Now I just thought of it with one small additional angle. I’d be glad to hear your opinion.
When the original owner gives the produce and redeems it with his own money and then gets the produce back, then in practical, real-world terms the stable owner of the produce — the only one who actually has the power to make real use of the produce, even though for a brief and fleeting moment there was some heavenly registration (though of course one that is essential and very significant) that ownership of the produce passed to someone else — that owner redeemed his produce with money. But when the other person redeems it with money he received from the owner, then even in practical terms there is someone else here, an outsider, carrying out the redemption of the produce, and the fact that he had previously received money from the owner for the purpose of the redemption is not relevant at all, and not only on the essential level.
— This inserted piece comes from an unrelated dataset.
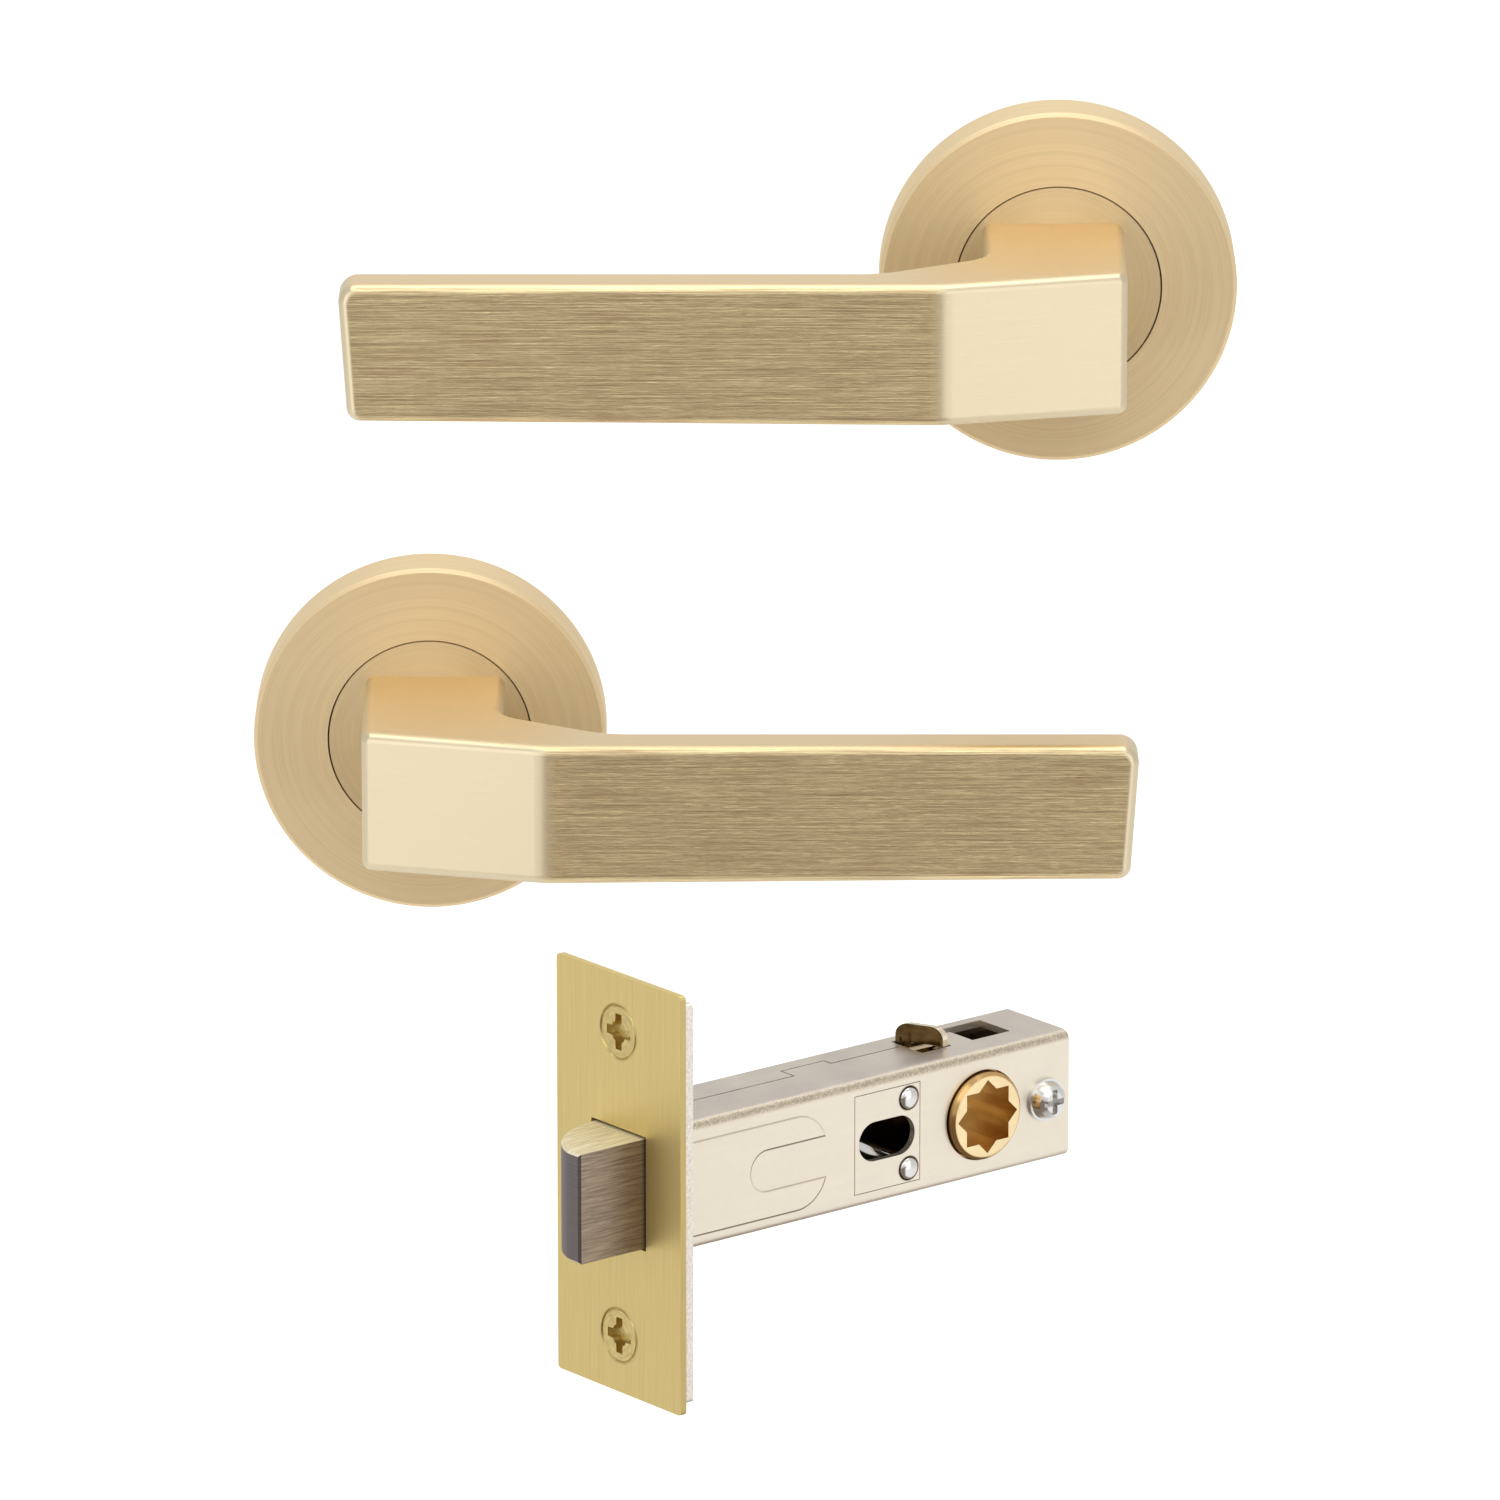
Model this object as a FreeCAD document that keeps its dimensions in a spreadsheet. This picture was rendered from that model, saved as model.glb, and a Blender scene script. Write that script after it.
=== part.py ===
import FreeCAD, Part
import math
import os
from types import SimpleNamespace

import Sketcher

# Passage handle set: two lever handles on round roses and one tubular latch.
# +X is to the right, +Y goes into the door, +Z is up. The origin is the centre of
# the lower rose's back face. A handle's depths are measured from the door towards
# the viewer, so depth d lies at y = -d. The latch is drawn in its own frame, with
# x back from the faceplate's front, y across and z up, and turned as a whole.

# Driving dimensions, in millimetres and degrees
SIZES = [
    ("upper_x", 115.0, "upper handle's spindle axis, to the right of the lower one"),
    ("upper_y", -11.2, "upper handle's rose back, behind the lower one's where positive"),
    ("upper_z", 88.5, "upper handle's spindle axis, above the lower one"),
    ("latch_x", 40.7, "middle of the faceplate's front, to the right"),
    ("latch_y", -589.6, "middle of the faceplate's front, away from the door plane"),
    ("latch_z", 100.9, "middle of the faceplate's front, up"),
    ("latch_yaw", 39.0, "turn of the latch about the vertical, degrees"),
    ("running_gap", 0.05, "radial gap of a shaft in its bearing"),
    ("seat_gap", 0.05, "gap round a piece that is held in another"),
    ("moving_gap", 0.3, "gap between surfaces that move past each other"),
    ("rose_radius", 32.5, "outer radius of the rose cover"),
    ("rose_depth", 11.0, "depth of the rose cover from the door"),
    ("rose_wall", 1.2, "thickness of the cover's rim"),
    ("rose_face", 1.4, "thickness of the cover's front"),
    ("rose_edge", 0.7, "bevel of the cover's front edge"),
    ("base_thick", 3.0, "thickness of the rose base plate"),
    ("collar_radius", 12.4, "outer radius of the bearing collar"),
    ("collar_depth", 7.0, "front of the bearing collar from the door"),
    ("recess_radius", 12.9, "radius of the recess for the circlip, from the back"),
    ("recess_depth", 1.9, "depth of the recess for the circlip"),
    ("shank_radius", 9.0, "radius of the lever's shank"),
    ("shank_start", 0.3, "back end of the shank from the door"),
    ("clip_thick", 1.0, "thickness of the circlip"),
    ("clip_groove", 0.8, "depth of the circlip's groove in the shank"),
    ("clip_radius", 11.8, "outer radius of the circlip"),
    ("clip_angle", 300.0, "arc of the circlip, degrees"),
    ("disc_radius", 18.6, "radius of the lever's disc"),
    ("disc_thick", 2.4, "thickness of the lever's disc"),
    ("tab_radius", 17.6, "outer radius of the stop tab behind the disc"),
    ("tab_width", 2.4, "radial width of the stop tab"),
    ("tab_half_angle", 5.0, "half of the tab's arc, degrees"),
    ("tab_depth", 4.2, "back end of the tab from the door"),
    ("lever_drop", 50.0, "turn of the lever from rest to its lower stop, degrees"),
    ("stop_slack", 1.5, "free turn between the tab and a stop, degrees"),
    ("stop_arc", 10.0, "arc of each stop lug, degrees"),
    ("stop_front", 7.4, "front of the stop lugs from the door"),
    ("neck_outer", 11.8, "neck's outer side at the rose from the spindle axis"),
    ("neck_draft", 0.4, "draft of the neck's outer side over its length"),
    ("neck_inner", 13.8, "neck's inner side from the spindle axis"),
    ("neck_front", 52.4, "front of the neck's outer side from the door"),
    ("lever_front", 62.2, "front of the bar from the door"),
    ("lever_thick", 10.5, "thickness of the bar"),
    ("lever_length", 128.6, "tip of the bar from the spindle axis"),
    ("lever_half", 13.2, "top and bottom of the bar's front from the spindle axis"),
    ("root_top", 12.0, "top of the neck at the rose from the spindle axis"),
    ("tip_bottom", 12.0, "bottom of the bar at its tip from the spindle axis"),
    ("tip_slant", 0.85, "half of the tip's slant, the top being longer"),
    ("crease_x", 21.9, "start of the bar's flat front from the spindle axis"),
    ("bar_rear_x", 33.0, "start of the bar's flat back from the spindle axis"),
    ("neck_inner_depth", 38.5, "front of the neck's straight inner side"),
    ("elbow_radius", 9.0, "rounding where the neck's inner side leaves the neck"),
    ("rear_radius", 14.0, "rounding where the inner slope meets the bar"),
    ("crease_radius", 14.0, "rounding of the crease in the bar's front"),
    ("nose_radius", 2.0, "rounding of the neck's outer front edge"),
    ("tip_radius", 3.4, "rounding of the tip's upper corner"),
    ("tip_heel", 2.4, "rounding of the tip's lower corner"),
    ("lever_edge", 1.7, "rounding of the lever's long edges"),
    ("spindle_side", 7.6, "side of the square spindle"),
    ("spindle_socket", 26.0, "end of the spindle socket from the door"),
    ("spindle_reach", 55.0, "length of the spindle behind the door plane"),
    ("spindle_chamfer", 0.6, "chamfer of the spindle's ends"),
    ("grub_radius", 2.45, "radius of the grub screw"),
    ("grub_depth", 18.0, "grub screw's axis from the door"),
    ("grub_inset", 0.7, "grub screw's end below the lever's underside"),
    ("grub_key", 2.5, "hexagon key of the grub screw, across flats"),
    ("grub_key_depth", 2.2, "depth of the hexagon socket"),
    ("fixing_centres", 38.0, "distance between the through fixings"),
    ("post_radius", 3.9, "radius of the threaded fixing posts"),
    ("post_reach", 14.0, "length of the posts behind the door plane"),
    ("thread_radius", 1.7, "radius of the threaded holes in the posts"),
    ("fixing_radius", 2.0, "radius of the through bolts"),
    ("fixing_shoulder", 2.3, "radius of the through bolts in the base plate"),
    ("fixing_step", 0.6, "end of the through bolts' shoulder behind the door plane"),
    ("fixing_reach", 38.0, "length of the through bolts behind the door plane"),
    ("fixing_head", 3.6, "radius of the through bolts' heads"),
    ("fixing_head_thick", 2.4, "thickness of the through bolts' heads"),
    ("face_height", 61.0, "height of the faceplate"),
    ("face_width", 27.6, "width of the faceplate"),
    ("face_thick", 1.0, "thickness of the faceplate"),
    ("face_corner", 0.6, "rounding of the faceplate's corners"),
    ("back_height", 58.0, "height of the back plate"),
    ("back_width", 27.0, "width of the back plate"),
    ("back_thick", 1.5, "thickness of the back plate"),
    ("screw_centres", 44.4, "distance between the faceplate screws"),
    ("screw_head", 4.0, "radius of the faceplate screws' heads"),
    ("screw_shank", 2.0, "radius of the faceplate screws' shanks"),
    ("screw_length", 9.0, "length of the faceplate screws"),
    ("cross_length", 4.6, "length of the cross in a faceplate screw"),
    ("cross_width", 1.1, "width of the cross in a faceplate screw"),
    ("cross_depth", 1.4, "depth of the cross in a faceplate screw"),
    ("case_width", 14.7, "width of the case"),
    ("case_height", 18.7, "height of the case"),
    ("case_wall", 1.0, "thickness of the case's sheet"),
    ("case_end", 76.0, "rear end of the case from the faceplate's front"),
    ("case_edge", 1.4, "rounding of the case's long edges"),
    ("backset", 60.0, "hub centre from the faceplate's front"),
    ("panel_end", 31.4, "rear end of the pressed panel"),
    ("panel_top", 6.4, "top of the pressed panel above the middle"),
    ("panel_bottom", 7.3, "bottom of the pressed panel below the middle"),
    ("panel_raise", 0.15, "height of the pressed panel"),
    ("panel_round", 5.4, "rounding of the pressed panel's rear corners"),
    ("notch_start", 20.7, "centre of the panel notch's round end"),
    ("notch_radius", 3.05, "radius of the panel notch's round end"),
    ("notch_drop", 0.35, "panel notch's middle below the case's middle"),
    ("bolt_width", 11.5, "width of the latch bolt"),
    ("bolt_height", 16.0, "height of the latch bolt"),
    ("bolt_throw", 11.5, "length of the latch bolt in front of the faceplate"),
    ("bolt_rear", 14.0, "rear face of the latch bolt"),
    ("bolt_tip", 2.6, "width of the flat at the bolt's tip"),
    ("bolt_bevel_radius", 12.3, "radius of the bolt's bevelled side"),
    ("bolt_edge", 0.35, "rounding of the bolt's edges"),
    ("bolt_gap", 0.35, "gap round the bolt in the plates"),
    ("stud_radius", 1.9, "radius of the bolt's rear stud"),
    ("stud_length", 1.9, "length of the bolt's rear stud"),
    ("slide_thick", 0.9, "thickness of the retractor's sheet"),
    ("slide_half_height", 8.05, "outer face of the retractor's arms"),
    ("slide_half_width", 4.0, "half the width of the retractor's arms"),
    ("slide_end", 64.0, "rear end of the retractor's arms"),
    ("window_start", 43.4, "front end of the windows for the hub's lobes"),
    ("window_half_width", 2.4, "half the width of the windows for the hub's lobes"),
    ("ear_start", 53.3, "front of the retractor's ear"),
    ("ear_length", 2.2, "length of the ear's stem along the case"),
    ("ear_thick", 0.9, "thickness of the ear's sheet"),
    ("ear_rise", 3.0, "height of the ear above the case"),
    ("ear_slant", 3.2, "near end of the ear behind its far end"),
    ("ear_near", 2.7, "near end of the ear's leaf from the middle"),
    ("ear_round", 1.8, "rounding of the ear's upper corners"),
    ("hub_bearing", 6.4, "radius of the hub's ends"),
    ("hub_clearance", 0.25, "gap round the hub's ends in the case"),
    ("hub_barrel", 6.9, "radius of the hub inside the case"),
    ("hub_proud", 1.15, "hub's ends outside the case"),
    ("hub_bevel", 0.45, "bevel of the hub's ends"),
    ("lobe_reach", 7.9, "reach of the hub's lobes from its axis"),
    ("lobe_half_thick", 1.5, "half the thickness of a lobe"),
    ("lobe_half_width", 2.0, "half the width of a lobe"),
    ("star_side", 7.7, "side of each square of the hub's star bore"),
    ("slot_centre", 42.4, "centre of the fixing slot"),
    ("slot_length", 10.2, "length of the fixing slot"),
    ("slot_height", 5.8, "height of the fixing slot"),
    ("patch_start", 36.5, "front end of the slot plate's window"),
    ("patch_end", 48.5, "rear end of the slot plate's window"),
    ("patch_half_height", 7.3, "half the height of the slot plate's window"),
    ("patch_gap", 0.1, "gap round the slot plate in its window"),
    ("rivet_x", 46.4, "rivets from the faceplate's front"),
    ("rivet_z", 5.2, "rivets from the middle"),
    ("rivet_radius", 1.55, "radius of the rivets"),
    ("rivet_hole_gap", 0.2, "gap round the rivets"),
    ("rivet_proud", 0.45, "rivet ends outside the case"),
    ("block_start", 69.2, "front of the rear block"),
    ("block_inset", 0.4, "rear block's end inside the case's end"),
    ("rear_screw_x", 71.6, "rear screw from the faceplate's front"),
    ("rear_screw_head", 3.15, "radius of the rear screw's head"),
    ("rear_screw_rise", 2.2, "height of the rear screw's head"),
    ("rear_screw_shank", 1.5, "radius of the rear screw's shank"),
    ("rear_screw_rim", 0.5, "thickness of the rear screw's rim"),
    ("rear_screw_crown", 1.5, "radius of the rear screw's flat crown"),
    ("rear_screw_slope", 2.35, "radius where the rear screw's crown turns down"),
    ("rear_screw_foot", 2.8, "radius of the rear screw's crown at the rim"),
    ("rear_screw_fall", 0.45, "fall of the crown from its middle to the slope"),
    ("rear_cross_length", 3.6, "length of the cross in the rear screw"),
    ("rear_cross_width", 0.9, "width of the cross in the rear screw"),
    ("rear_cross_depth", 1.5, "depth of the cross in the rear screw"),
    ("rear_screw_depth", 3.0, "end of the rear screw beyond the case's middle"),
    ("mouth_start", 52.9, "front end of the top opening"),
    ("mouth_end", 58.4, "rear end of the top opening"),
    ("mouth_near", 2.4, "near edge of the top opening from the middle"),
    ("mouth_far", 4.5, "far edge of the top opening from the middle"),
    ("track_width", 1.7, "width of the slot that the ear's stem runs in"),
    ("hatch_start", 62.4, "front end of the square top hole"),
    ("hatch_end", 69.4, "rear end of the square top hole"),
    ("seam_gap", 0.25, "gap of the case's seam"),
    ("seam_front", 0.6, "seam near the faceplate, from the middle"),
    ("seam_step", 3.5, "seam's jog, from the middle"),
    ("seam_rear", 1.9, "seam behind the jog, from the middle"),
    ("jog_start", 32.0, "front end of the seam's jog"),
    ("jog_end", 39.8, "rear end of the seam's jog"),
    ("hatch_near", 2.2, "near edge of the square top hole from the middle"),
    ("overcut", 1.0, "reach of a cut beyond the faces that it passes"),
]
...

In the case of giving produce, the legal workaround uses only heavenly legal effects in order to avoid the extra fifth. In the case of giving money, the legal workaround exists in reality itself. One implication of this is, for example, that the legal workaround of the sale permit, where one avoids the prohibition of “it shall not be seen” (and the prohibition of leavened food that remained in a Jew’s possession over Passover) only by means of heavenly legal effects of acquisition, even though in practice and in reality it looks as though he violated the prohibition, is an inferior kind of workaround (which the Mishnah permits using only if there is no other option, as when the owner of the threshing floor has no money available).

Michi (2021-10-05)

Not sure. Transferring the money too is only a “heavenly registration.” But you’re right that selling land and leavened food belong to the more inferior type. But it’s hard to argue about considerations of appearance.